We are very interested to receive feedback on this project and how performance can be improved using subtle techniques
such as additional cache line padding, memory alignment, utilizing a pointer vs a struct in a given location, replacing
less optimal techniques with more optimal ones, especially in the performance-critical operations Reserve
/Commit
in
the DefaultWriter
struct as well as the Read
operation of the DefaultReader
.
Caveats
In the Java-based Disruptor implementation, a ring buffer is created, preallocated, and prepopulated with instances of
the class which serve as the message type to be transferred between threads.
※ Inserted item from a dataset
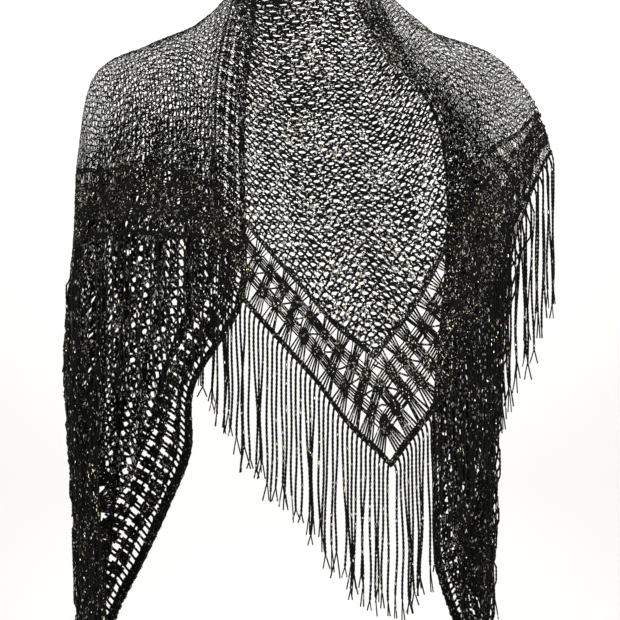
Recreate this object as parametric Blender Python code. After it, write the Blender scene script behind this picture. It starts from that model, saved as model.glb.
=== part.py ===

Because Go lacks generics, we have opted to
not interact with ring buffers at all within the library code. This has the benefit of avoiding an unnecessary
boxing/unboxing type conversions during the receipt of a given message. It also means that it is the responsibility of
the application developer to create and populate their particular ring buffer during application wireup. Pre-populating
the ring buffer at startup should ensure contiguous memory allocation for all items in the various ring buffer slots,
whereas on-the-fly creation may introduce gaps in the memory allocation and subsequent CPU cache misses which introduce
latency spikes.
The reference to the ring buffer can (but need not be) be scoped as a package-level variable. The reason for this is
that any given application should have very few Disruptor instances. The instances are designed to be created at startup
and stopped during shutdown. They are not typically meant to be created ad-hoc and passed around like channel instances.
It is the responsibility of the application developer to manage references to the ring buffer instances such that the
producer can push messages to the buffer and consumers can receive messages from the buffer.